Provided data:

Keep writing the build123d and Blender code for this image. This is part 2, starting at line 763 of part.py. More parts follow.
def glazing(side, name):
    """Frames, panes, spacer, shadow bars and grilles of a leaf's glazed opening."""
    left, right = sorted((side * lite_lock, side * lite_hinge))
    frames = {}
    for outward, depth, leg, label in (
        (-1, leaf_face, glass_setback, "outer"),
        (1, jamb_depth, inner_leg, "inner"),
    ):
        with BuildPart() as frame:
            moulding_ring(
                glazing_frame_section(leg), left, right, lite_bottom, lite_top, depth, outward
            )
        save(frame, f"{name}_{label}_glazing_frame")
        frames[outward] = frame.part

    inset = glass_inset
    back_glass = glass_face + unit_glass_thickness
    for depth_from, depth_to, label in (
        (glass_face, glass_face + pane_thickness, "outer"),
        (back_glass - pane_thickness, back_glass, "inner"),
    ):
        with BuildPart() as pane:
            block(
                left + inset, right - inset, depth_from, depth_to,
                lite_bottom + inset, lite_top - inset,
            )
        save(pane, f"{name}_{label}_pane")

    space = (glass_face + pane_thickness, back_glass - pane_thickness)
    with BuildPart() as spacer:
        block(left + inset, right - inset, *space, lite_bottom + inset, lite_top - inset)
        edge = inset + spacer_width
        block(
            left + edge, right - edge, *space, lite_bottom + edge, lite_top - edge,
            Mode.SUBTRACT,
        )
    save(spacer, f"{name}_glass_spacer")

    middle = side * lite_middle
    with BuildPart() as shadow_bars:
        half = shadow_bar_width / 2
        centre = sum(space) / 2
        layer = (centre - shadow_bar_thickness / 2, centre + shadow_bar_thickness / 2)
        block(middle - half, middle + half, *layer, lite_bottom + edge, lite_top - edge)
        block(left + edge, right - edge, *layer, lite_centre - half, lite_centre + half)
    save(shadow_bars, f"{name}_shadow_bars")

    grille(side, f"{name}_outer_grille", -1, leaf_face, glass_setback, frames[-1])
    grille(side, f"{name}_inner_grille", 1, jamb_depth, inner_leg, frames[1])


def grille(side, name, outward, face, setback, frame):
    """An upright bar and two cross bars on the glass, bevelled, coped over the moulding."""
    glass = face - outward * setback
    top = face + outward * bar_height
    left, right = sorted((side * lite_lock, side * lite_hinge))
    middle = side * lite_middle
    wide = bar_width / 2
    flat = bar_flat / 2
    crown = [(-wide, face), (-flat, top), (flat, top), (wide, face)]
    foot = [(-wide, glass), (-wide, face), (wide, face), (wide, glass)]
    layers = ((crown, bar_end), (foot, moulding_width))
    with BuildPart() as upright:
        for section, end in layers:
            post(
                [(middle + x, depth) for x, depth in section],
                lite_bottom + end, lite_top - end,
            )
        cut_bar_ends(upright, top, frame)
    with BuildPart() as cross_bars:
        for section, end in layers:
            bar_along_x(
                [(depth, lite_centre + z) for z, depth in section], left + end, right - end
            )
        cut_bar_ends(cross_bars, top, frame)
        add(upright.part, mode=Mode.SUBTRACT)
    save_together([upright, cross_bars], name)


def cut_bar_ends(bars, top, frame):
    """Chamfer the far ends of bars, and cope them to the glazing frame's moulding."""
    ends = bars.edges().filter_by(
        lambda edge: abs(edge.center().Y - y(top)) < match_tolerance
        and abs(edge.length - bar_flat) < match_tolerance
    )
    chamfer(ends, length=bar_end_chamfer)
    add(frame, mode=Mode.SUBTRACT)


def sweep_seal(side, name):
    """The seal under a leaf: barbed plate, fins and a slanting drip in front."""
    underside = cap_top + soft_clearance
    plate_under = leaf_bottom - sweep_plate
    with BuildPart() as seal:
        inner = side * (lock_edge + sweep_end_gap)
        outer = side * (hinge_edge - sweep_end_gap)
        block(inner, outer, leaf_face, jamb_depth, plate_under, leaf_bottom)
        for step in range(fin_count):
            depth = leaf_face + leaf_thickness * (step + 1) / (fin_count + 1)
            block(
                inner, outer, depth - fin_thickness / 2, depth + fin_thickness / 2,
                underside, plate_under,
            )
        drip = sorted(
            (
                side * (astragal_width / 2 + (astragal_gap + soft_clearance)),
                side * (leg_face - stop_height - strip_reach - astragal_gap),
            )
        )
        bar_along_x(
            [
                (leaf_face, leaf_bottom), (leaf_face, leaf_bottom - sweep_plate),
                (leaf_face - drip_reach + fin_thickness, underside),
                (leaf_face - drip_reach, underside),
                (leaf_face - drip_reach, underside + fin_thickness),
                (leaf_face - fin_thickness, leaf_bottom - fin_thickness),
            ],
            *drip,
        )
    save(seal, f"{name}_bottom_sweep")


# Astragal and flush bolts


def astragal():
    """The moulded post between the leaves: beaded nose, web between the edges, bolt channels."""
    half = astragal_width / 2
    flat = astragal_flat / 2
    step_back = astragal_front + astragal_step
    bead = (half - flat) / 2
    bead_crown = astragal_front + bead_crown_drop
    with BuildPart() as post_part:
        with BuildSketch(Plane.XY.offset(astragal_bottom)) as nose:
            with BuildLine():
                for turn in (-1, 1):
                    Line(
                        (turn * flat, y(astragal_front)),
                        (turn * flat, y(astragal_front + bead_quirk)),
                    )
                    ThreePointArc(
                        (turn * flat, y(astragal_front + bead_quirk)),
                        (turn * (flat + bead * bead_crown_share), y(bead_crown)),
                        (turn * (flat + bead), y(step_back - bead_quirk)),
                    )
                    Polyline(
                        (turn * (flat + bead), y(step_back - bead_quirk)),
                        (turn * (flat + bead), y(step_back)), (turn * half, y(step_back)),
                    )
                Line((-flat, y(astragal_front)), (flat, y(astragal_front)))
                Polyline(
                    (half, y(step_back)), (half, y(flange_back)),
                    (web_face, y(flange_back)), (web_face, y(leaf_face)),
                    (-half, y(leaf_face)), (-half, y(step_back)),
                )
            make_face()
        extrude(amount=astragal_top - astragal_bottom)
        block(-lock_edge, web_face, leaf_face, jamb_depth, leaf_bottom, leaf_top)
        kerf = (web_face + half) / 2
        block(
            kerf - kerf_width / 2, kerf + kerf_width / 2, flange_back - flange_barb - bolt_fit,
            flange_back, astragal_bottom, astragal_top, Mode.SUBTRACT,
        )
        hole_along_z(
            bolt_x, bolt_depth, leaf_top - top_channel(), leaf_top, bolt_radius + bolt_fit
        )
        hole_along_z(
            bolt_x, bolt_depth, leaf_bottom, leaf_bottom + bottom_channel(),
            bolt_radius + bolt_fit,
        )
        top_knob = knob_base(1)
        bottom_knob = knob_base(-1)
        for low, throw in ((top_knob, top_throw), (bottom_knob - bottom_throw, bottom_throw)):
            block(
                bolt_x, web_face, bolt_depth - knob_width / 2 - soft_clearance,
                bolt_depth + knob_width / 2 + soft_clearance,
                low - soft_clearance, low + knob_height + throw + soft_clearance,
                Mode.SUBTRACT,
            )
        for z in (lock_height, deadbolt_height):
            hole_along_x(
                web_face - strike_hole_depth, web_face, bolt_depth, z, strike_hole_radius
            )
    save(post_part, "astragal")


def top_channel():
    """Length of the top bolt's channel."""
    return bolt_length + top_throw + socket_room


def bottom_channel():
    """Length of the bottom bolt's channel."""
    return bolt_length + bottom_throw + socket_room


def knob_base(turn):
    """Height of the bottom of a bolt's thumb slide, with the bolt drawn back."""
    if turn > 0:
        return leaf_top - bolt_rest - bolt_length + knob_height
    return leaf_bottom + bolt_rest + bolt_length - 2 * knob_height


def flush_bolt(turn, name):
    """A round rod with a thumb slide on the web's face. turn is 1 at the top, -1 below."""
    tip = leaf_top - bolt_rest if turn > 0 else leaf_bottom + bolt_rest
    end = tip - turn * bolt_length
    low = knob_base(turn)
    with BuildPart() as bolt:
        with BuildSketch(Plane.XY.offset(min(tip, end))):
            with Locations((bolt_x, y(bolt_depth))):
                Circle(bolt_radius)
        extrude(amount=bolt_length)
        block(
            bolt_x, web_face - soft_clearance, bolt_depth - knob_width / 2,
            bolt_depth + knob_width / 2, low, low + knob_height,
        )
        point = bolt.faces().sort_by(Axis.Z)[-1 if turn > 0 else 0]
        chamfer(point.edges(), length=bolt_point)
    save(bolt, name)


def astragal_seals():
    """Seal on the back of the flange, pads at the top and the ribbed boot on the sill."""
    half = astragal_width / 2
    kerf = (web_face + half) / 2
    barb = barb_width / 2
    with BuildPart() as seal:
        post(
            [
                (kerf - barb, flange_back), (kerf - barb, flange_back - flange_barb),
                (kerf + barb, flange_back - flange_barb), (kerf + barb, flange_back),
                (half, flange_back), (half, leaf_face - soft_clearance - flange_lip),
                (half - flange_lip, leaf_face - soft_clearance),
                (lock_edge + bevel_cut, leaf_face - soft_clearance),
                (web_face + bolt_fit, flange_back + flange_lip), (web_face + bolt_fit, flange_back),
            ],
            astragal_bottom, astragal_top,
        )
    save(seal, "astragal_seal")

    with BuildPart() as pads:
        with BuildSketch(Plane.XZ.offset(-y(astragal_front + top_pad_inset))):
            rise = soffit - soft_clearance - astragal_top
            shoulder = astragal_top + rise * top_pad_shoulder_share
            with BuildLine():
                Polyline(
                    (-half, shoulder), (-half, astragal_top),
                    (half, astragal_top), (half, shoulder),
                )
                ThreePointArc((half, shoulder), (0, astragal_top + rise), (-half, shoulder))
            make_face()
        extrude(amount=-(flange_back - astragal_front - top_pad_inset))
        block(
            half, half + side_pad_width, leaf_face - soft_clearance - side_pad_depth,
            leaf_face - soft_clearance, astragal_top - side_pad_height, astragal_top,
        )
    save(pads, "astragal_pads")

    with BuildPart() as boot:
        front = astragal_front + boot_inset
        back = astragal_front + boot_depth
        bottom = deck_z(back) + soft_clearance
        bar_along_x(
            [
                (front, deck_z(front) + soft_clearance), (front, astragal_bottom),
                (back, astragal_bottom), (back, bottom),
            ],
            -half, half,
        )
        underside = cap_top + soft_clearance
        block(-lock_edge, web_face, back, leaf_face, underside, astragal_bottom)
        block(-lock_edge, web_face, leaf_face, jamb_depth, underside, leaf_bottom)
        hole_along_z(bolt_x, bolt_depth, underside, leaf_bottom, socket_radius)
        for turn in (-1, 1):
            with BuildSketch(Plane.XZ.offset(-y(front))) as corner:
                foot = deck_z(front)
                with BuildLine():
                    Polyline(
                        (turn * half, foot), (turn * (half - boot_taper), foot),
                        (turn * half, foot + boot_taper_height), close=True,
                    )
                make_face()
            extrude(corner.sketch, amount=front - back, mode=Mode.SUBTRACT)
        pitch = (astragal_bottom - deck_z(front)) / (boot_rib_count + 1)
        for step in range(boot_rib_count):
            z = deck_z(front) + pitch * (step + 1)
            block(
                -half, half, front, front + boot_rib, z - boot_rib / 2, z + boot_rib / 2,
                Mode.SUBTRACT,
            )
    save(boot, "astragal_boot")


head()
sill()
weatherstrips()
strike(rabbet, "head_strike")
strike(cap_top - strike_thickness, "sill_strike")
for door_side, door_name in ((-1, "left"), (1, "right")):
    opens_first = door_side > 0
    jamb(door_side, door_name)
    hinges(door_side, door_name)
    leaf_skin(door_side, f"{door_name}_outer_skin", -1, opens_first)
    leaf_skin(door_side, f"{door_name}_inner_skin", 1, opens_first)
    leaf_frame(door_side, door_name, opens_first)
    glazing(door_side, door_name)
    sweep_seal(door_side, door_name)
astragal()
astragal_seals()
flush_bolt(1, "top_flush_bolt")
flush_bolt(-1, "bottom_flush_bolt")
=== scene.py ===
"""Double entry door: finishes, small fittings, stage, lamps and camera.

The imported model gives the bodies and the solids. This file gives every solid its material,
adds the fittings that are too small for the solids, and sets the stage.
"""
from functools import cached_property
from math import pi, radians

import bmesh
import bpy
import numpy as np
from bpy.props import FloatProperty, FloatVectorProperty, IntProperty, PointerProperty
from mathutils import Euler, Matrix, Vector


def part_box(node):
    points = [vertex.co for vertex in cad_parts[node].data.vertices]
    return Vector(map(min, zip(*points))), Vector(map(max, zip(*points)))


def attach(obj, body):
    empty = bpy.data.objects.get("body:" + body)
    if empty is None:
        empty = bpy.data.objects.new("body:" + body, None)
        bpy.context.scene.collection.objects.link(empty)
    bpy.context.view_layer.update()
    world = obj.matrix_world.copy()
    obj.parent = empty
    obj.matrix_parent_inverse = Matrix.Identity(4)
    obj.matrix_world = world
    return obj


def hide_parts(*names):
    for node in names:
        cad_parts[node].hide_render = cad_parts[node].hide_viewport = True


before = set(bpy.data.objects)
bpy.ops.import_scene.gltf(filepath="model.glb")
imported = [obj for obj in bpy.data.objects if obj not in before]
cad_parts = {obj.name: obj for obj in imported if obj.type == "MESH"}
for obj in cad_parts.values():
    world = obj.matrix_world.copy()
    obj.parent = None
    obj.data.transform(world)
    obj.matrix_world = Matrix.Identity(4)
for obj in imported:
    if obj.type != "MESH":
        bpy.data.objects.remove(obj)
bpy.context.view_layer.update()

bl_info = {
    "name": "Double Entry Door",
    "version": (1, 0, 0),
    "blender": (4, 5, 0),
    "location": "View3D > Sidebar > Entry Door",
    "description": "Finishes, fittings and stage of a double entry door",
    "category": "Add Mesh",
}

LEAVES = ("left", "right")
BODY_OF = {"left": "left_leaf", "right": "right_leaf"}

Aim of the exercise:
Print exactly the lines from the one with "obj.data.transform(world)" through the end of the data, inclusive.

Answer in full:
    obj.data.transform(world)
    obj.matrix_world = Matrix.Identity(4)
for obj in imported:
    if obj.type != "MESH":
        bpy.data.objects.remove(obj)
bpy.context.view_layer.update()

bl_info = {
    "name": "Double Entry Door",
    "version": (1, 0, 0),
    "blender": (4, 5, 0),
    "location": "View3D > Sidebar > Entry Door",
    "description": "Finishes, fittings and stage of a double entry door",
    "category": "Add Mesh",
}

LEAVES = ("left", "right")
BODY_OF = {"left": "left_leaf", "right": "right_leaf"}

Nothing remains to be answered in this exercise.